Open MPI logo

Open MPI User's Mailing List Archives

  |   Home   |   Support   |   FAQ   |   all Open MPI User's mailing list

Subject: Re: [OMPI users] CP2K mpi hang
From: Ashley Pittman (ashley_at_[hidden])
Date: 2009-05-19 09:32:30

On Mon, 2009-05-18 at 17:05 -0400, Noam Bernstein wrote:
> The code is complicated, the input files are big and lead to long
> computation
> times, so I don't think I'll be able to make a simple test case.
> Instead
> I attached to the hanging processes (all 8 of them) with gdb
> during the hang. The stack trace is below. Nodes seem to spend most of
> their time in the btl_openib_component_progress(), and occasionally in
> mca_pml_ob1_progress().

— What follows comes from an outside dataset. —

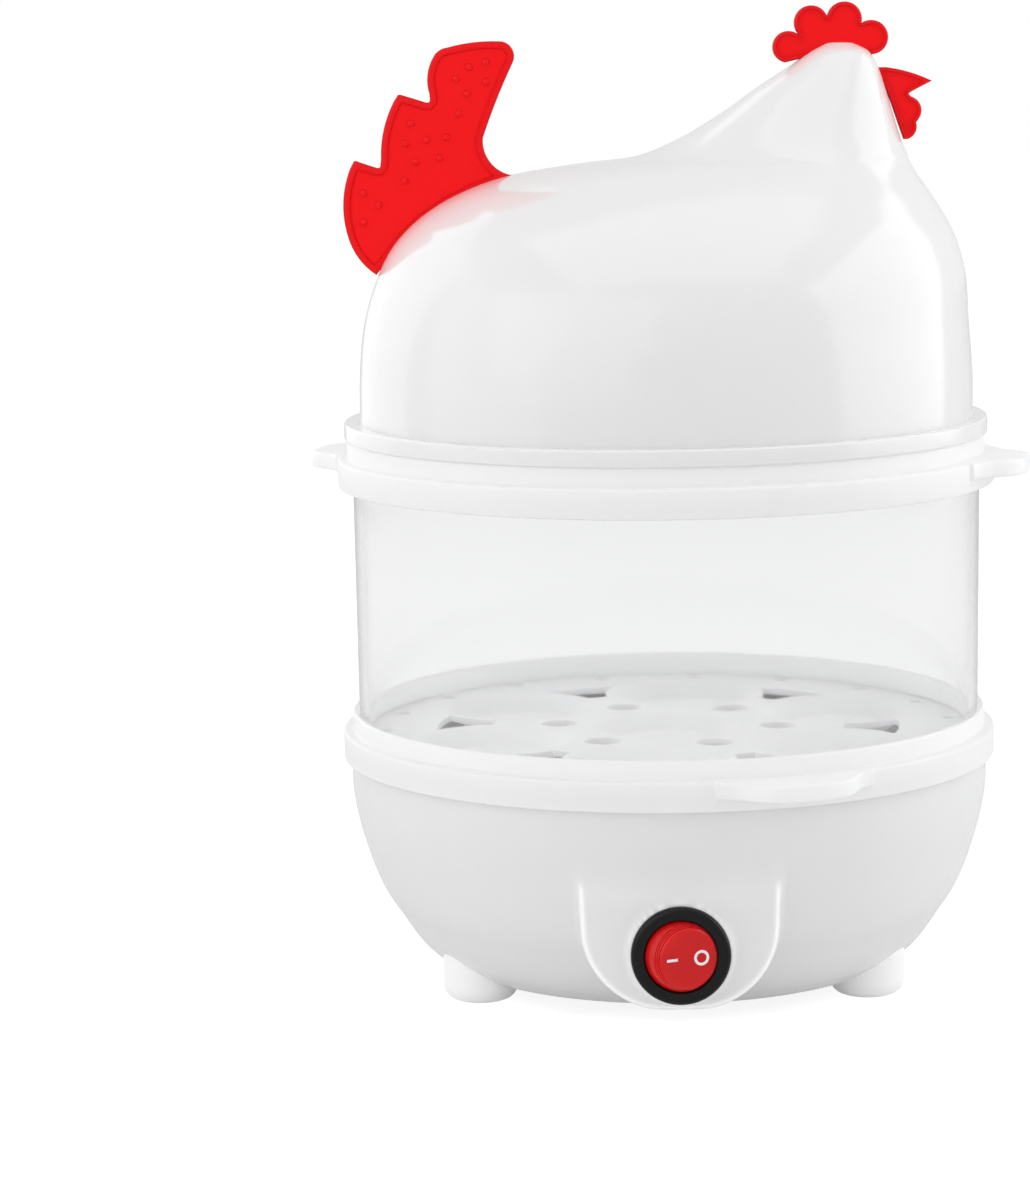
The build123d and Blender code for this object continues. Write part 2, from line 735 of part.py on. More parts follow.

I.e. not completely stuck, but not making
> progress.

Can you confirm that *all* processes are in PMPI_Allreduce at some
point, the collectives commonly get blamed for a lot of hangs and it's
not always the correct place to look.

> P.S. I get a similar hang with MVAPICH, in a nearby but different part
> of the
> code (on an MPI_Bcast, specifically), increasing my tendency to believe
> that it's OFED's fault. But maybe the stack trace will suggest to
> someone
> where it might be stuck, and therefore perhaps an mca flag to try?

This strikes me as a filesystem problem more than MPI per se. Again
with MVAPICH are all your processes in MPI_Bcast or just some of them?